Mantras like "methods should be shorter than 15 lines of code" or "classes should be small" turned out to be somewhat wrong. [...]

Having too many shallow modules can make it difficult understand the project. Not only do we have to keep in mind each module responsibilities, but also all their interactions. To understand the purpose of a shallow module, we first need to look at the functionality of all the related modules. 🤯

I think this example is just way too abstract to be useful. For example, in theory "shallow modules" could actually reduce cognitive load. If a person internalizes each module, then that module could be a single chunk in working memory. For instance, consider two Rust implementations of a function that computes the minimum of the inverse of a vector of numbers:

fn min_inverse_1(v: Vec<i32>) -> Option<f32> {
  let mut min = None;
  for x in v {
    if x == 0 { 
      continue;
    }
    let n = 1. / (x as f32);
    match min {
      None => min = Some(n),
      Some(n2) => if n < n2 {
        min = Some(n);
      }
    }    
  }
  min
}

fn min_inverse_2(v: Vec<i32>) -> Option<f32> {
  v.into_iter()
    .filter(|&x| x != 0)
    .map(|x| 1. / (x as f32))
    .reduce(f32::min)
}    

min_inverse_2 relies on a system of shallow modules (in a sense). A person reading min_inverse_2 has to understand what into_iter, filter, map, and reduce all mean. The person reading min_inverse_1 only needs to understand the basic features of the language.

However, the fact that min_inverse_2 relies on many external interfaces is not a problem if a person has internalized those definitions. In fact, it is probably easier to see at a glance what its behavior is, and to verify whether it is implemented correctly. Again, that's why I emphasize that cognitive load is heavily dependent on not just the structure of the code, but also the programmer's knowledge and the tools they use.

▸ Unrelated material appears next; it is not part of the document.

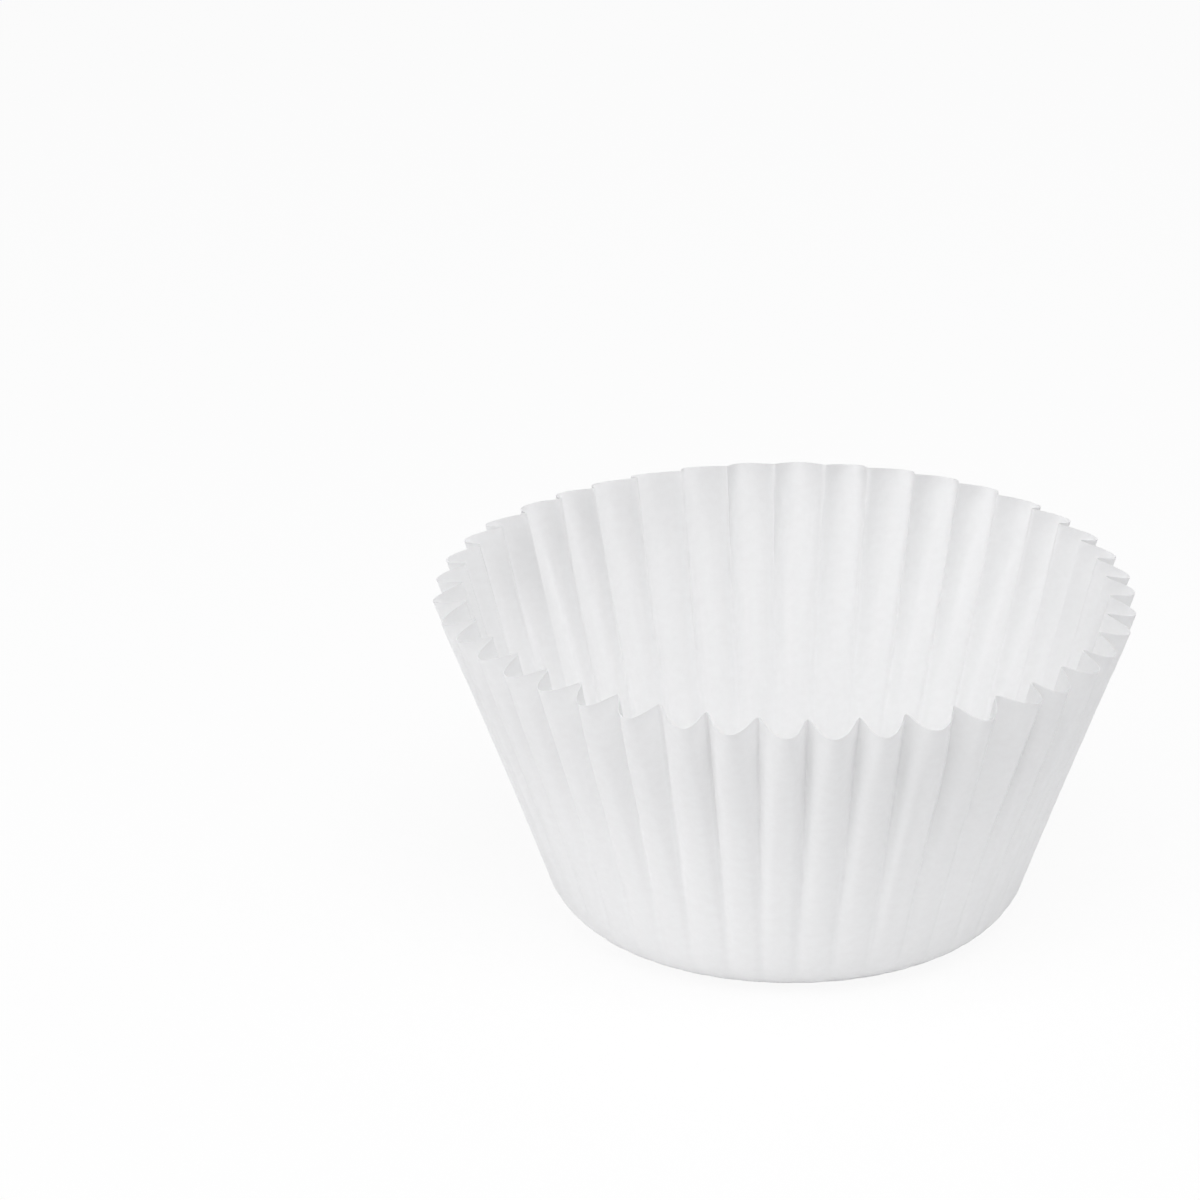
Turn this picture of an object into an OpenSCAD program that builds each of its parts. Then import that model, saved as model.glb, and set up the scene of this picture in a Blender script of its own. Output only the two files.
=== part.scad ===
// Cupcake liner: one disc of thin paper, pressed into a round flat base and a flared, fluted wall.
// Millimetres, +Z up. The origin is the centre of the underside of the base.
// Pressing neither stretches nor shrinks the paper: a circle drawn on the flat disc keeps its length
// in the finished wall. The wall is narrower than that circle, so the spare length stands in flutes,
// and their depth at every height follows from the sizes below.

/* [Base] */
// Diameter of the flat round that the liner stands on
base_flat_d = 40; // [30:1:60]
// Radius of the rounded corner between the base and the wall
corner_r = 8; // [4:0.5:12]

/* [Wall] */
// Length of the straight wall, up its slope from the corner to the rim
wall_length = 36; // [20:1:50]
// Lean of the wall away from upright, in degrees
wall_lean = 19; // [8:1:28]

/* [Flutes] */
// Number of flutes round the wall
flute_count = 42; // [30:2:48]
// How far each inner crease is pinched narrower than the outer lobes, where 0 is an even wave
crease_pinch = 0.6; // [0:0.05:0.7]

/* [Paper] */
// Thickness of the paper
paper_t = 0.06; // [0.04:0.01:0.12]

/* [Hidden] */

// Points along one flute, and bands up the corner and up the wall
flute_steps = 8;
corner_bands = 3;
wall_bands = 4;

flat_r = base_flat_d / 2;
wall_rise = 90 - wall_lean;
corner_length = corner_r * wall_rise * PI / 180;
corner_end = flat_r + corner_length;
ring_points = flute_count * flute_steps;

// Where the middle of the paper runs, by its distance s from the centre of the disc along the paper:
// its steepness, its radius and its height, before the flutes are added
function steepness(s) = s < corner_end ? max(0, s - flat_r) / corner_length * wall_rise : wall_rise;
function mean_r(s) = min(s, flat_r) + corner_r * sin(steepness(s))
    + max(0, s - corner_end) * cos(wall_rise);
function mean_z(s) = paper_t / 2 + corner_r * (1 - cos(steepness(s)))
    + max(0, s - corner_end) * sin(wall_rise);

// A flute is a wave drawn by an angle t that runs from 0 at one inner crease to 360 at the next.
// wave_angle is how far round its flute a point lies, in degrees of t. The pinch draws the points
// near the crease together. wave_stretch is the paper's length along a whole wave over the wave's
// own length, for a wave of a given height.
wave_samples = 36;
function wave_angle(t) = t - crease_pinch * sin(t) * 180 / PI;
function wave_stretch(height) = let(lengths = [for (i = [0.5 : wave_samples])
        let(t = i * 360 / wave_samples) norm([1 - crease_pinch * cos(t), height * sin(t)])])
    lengths * [for (v = lengths) 1] / wave_samples;

// The wave height that takes up a given stretch, found by halving the span it can lie in
function wave_height(stretch, low = 0, high = 8, halvings = 24) =
    let(middle = (low + high) / 2)
    halvings == 0 ? middle
    : wave_stretch(middle) < stretch ? wave_height(stretch, middle, high, halvings - 1)
    : wave_height(stretch, low, middle, halvings - 1);

// Half the depth of the flutes at s. Rings of the disc are s long where the wall is mean_r round.
spare_at_rest = wave_stretch(0);
function half_depth(s) = s <= flat_r ? 0
    : wave_height(spare_at_rest * s / mean_r(s)) * mean_r(s) / flute_count;

// One ring of points on the middle of the paper
function ring(s) = let(depth = half_depth(s), r = mean_r(s), z = mean_z(s), rise = steepness(s))
    [for (i = [0 : ring_points - 1])
        let(
            t = i * 360 / flute_steps,
            angle = wave_angle(t) / flute_count,
            reach = r - depth * cos(t) * sin(rise)
        )
        [reach * cos(angle), reach * sin(angle), z + depth * cos(t) * cos(rise)]];

// Distances of the rings: the edge of the flat, up the corner, then up the wall
ring_distances = [
    for (j = [0 : corner_bands]) flat_r + j / corner_bands * corner_length,
    for (j = [1 : wall_bands]) corner_end + j / wall_bands * wall_length
];
rings = [for (s = ring_distances) ring(s)];
last_ring = len(rings) - 1;

// The way from the middle of the paper to its inner face at a point. It leans so that the paper
// keeps its thickness on both sides of a crease.
function unit(v) = v / norm(v);
function inward(j, i) = j == 0 ? [0, 0, paper_t / 2] : let(
        up = rings[min(j + 1, last_ring)][i] - rings[j - 1][i],
        here = rings[j][i],
        before = here - rings[j][(i + ring_points - 1) % ring_points],
        after = rings[j][(i + 1) % ring_points] - here,
        n1 = unit(cross(before, up)),
        n2 = unit(cross(after, up))
    )
    -(n1 + n2) / (1 + n1 * n2) * paper_t / 2;

// One face of the paper, as all its rings: side is 1 inside the cup and -1 outside
function paper_face(side) = [for (j = [0 : last_ring], i = [0 : ring_points - 1])
    rings[j][i] + side * inward(j, i)];

// Two triangles between points i and i + 1 of two rings, given by their first points
function band(low, high) = [for (i = [0 : ring_points - 1])
    let(k = (i + 1) % ring_points)
    each [[low + i, high + i, high + k], [low + i, high + k, low + k]]];

// The same triangles facing the other way. The inner face is made of these, so that both faces of
// the paper bend along the same lines and stay the paper's thickness apart.
function turned(faces) = [for (f = faces) [f[2], f[1], f[0]]];

module liner() {
    face_points = len(rings) * ring_points;
    outer = [for (j = [0 : last_ring]) j * ring_points];
    inner = [for (j = [0 : last_ring]) face_points + j * ring_points];
    color("whitesmoke")
        polyhedron(
            points = concat(paper_face(-1), paper_face(1)),
            faces = concat(
                [[for (i = [0 : ring_points - 1]) i]],
                [[for (i = [1 : ring_points]) face_points + ring_points - i]],
                [for (j = [1 : last_ring]) each band(outer[j - 1], outer[j])],
                turned([for (j = [1 : last_ring]) each band(inner[j - 1], inner[j])]),
                band(outer[last_ring], inner[last_ring])
            )
        );
}

liner();
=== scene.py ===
"""A white paper cupcake liner, standing on a pale floor in soft light.

The liner is one disc of thin baking paper, pressed into a flat base and a flared, fluted wall.
Every shape here is worked out from the sizes of the part, in millimetres, with the small unevenness
that a pressed sheet of paper has.
"""

import math

import bpy
import numpy as np
from mathutils import Matrix


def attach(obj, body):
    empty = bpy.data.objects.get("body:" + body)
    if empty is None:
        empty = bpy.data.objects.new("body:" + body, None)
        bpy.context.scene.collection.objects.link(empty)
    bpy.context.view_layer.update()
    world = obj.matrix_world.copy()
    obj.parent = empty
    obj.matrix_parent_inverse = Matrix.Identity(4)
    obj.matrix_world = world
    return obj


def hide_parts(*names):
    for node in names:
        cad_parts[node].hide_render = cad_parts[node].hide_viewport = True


MM = 0.001

# Sizes of the liner, as in the part's source
FLAT_R = 20.0
CORNER_R = 8.0
WALL_LENGTH = 36.0
WALL_LEAN = math.radians(19.0)
FLUTES = 42
PAPER_T = 0.06

WALL_RISE = math.pi / 2 - WALL_LEAN
CORNER_END = FLAT_R + CORNER_R * WALL_RISE
BLANK_R = CORNER_END + WALL_LENGTH

# The mould presses the flutes low round the foot. They stand at this share of their depth there, and
# at all of it from this far up the paper.
FOOT_SHARE = 0.30
FOOT_LENGTH = 44.0

# The flutes hold this share of the spare paper. Fine pleats take up the rest.
FLUTE_SHARE = 0.88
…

One other thing... saying that UNIX I/O is "easy to use due to its simple interface" is a very contestable claim. A user of read has to be aware of the entire function specification, which is actually pretty complicated: https://pubs.opengroup.org/onlinepubs/009604599/functions/read.html

In sum...

I would strongly encourage you to consider renaming this the "Code Complexity Handbook", or a comparable title. There is good advice here that reflects the knowledge of experienced software engineers. But the science of working memory applied to programming is far too young to justify the kinds of claims made here.